For the first time, all the best rock performance nominees are women, including Bridgers, Howard, Fiona Apple, Grace Potter, Big Thief (led by songwriter Adrianne Lenker), and sister band Haim.
Bridgers is also up for best new artist and got four nominations in all.
More Philly nominations
Along with Legend and McBride, several Philadelphia-connected artists in jazz, R&B, and classical categories are in the running for awards:
Wife-and-husband team of Jean and Marcus Baylor, known as the Baylor Project, is up for best traditional R&B performance for “Sit On Down.”
Jazz pianist Orrin Evans is nominated along with the Captain Black Big Band for The Intangible In Between for large jazz ensemble album.
Bass-baritone and Curtis Institute of Music opera chief Eric Owens was nominated for his Porgy on the Metropolitan Opera Porgy and Bess recording in the best opera performance category.

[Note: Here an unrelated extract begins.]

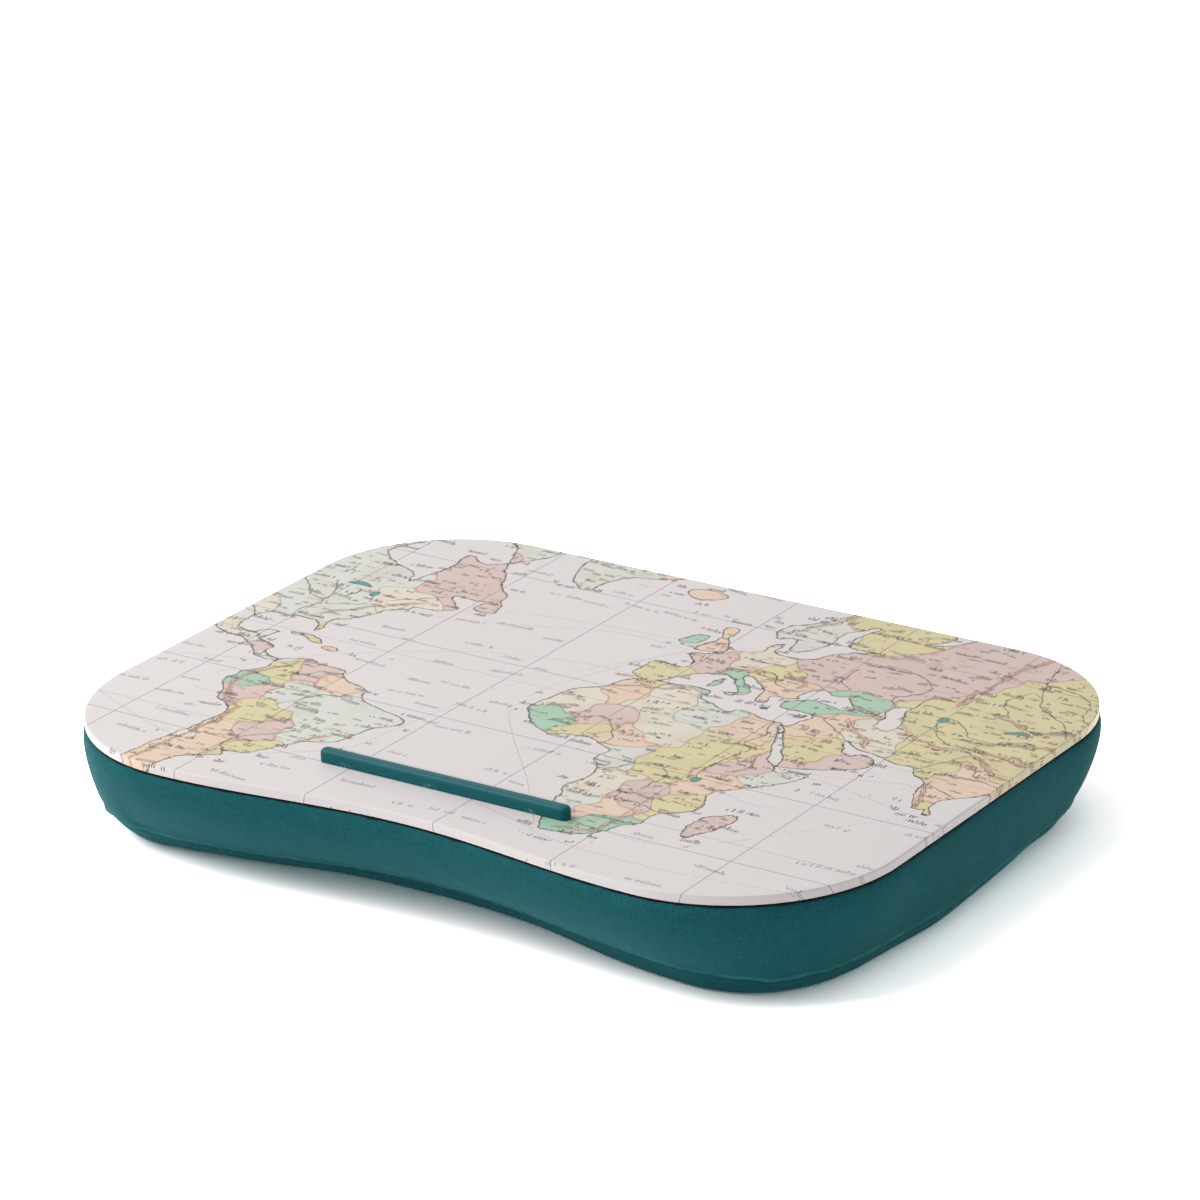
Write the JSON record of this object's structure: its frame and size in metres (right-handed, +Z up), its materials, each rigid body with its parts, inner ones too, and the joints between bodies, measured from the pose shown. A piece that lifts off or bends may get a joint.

Philadelphia’s Crossing choir and conductor Donald Nally were nominated for best choral performance for Carthage by composer and University of Pennsylvania professor James Primosch.
The Dover Quartet string quartet in residence at the Curtis Institute received a nod for best chamber music/small ensemble performance for its Schumann quartets.
Pianist Daniil Trifonov was nominated for best instrumental solo for his recording with the Philadelphia Orchestra and conductor Yannick Nézet-Séguin of Rachmaninoff’s first and third piano concertos.
The Grammy awards will be broadcast on CBS on Jan. 31. The site of the awards ceremony — or whether it will be a socially distanced in-person event or an entirely virtual affair — has not been announced yet. The Daily Show’s Trevor Noah will host, replacing Alicia Keys, who hosted the last two years.
This year’s trophies will be given out for music released between Sept. 1, 2019, and Aug. 31, 2020.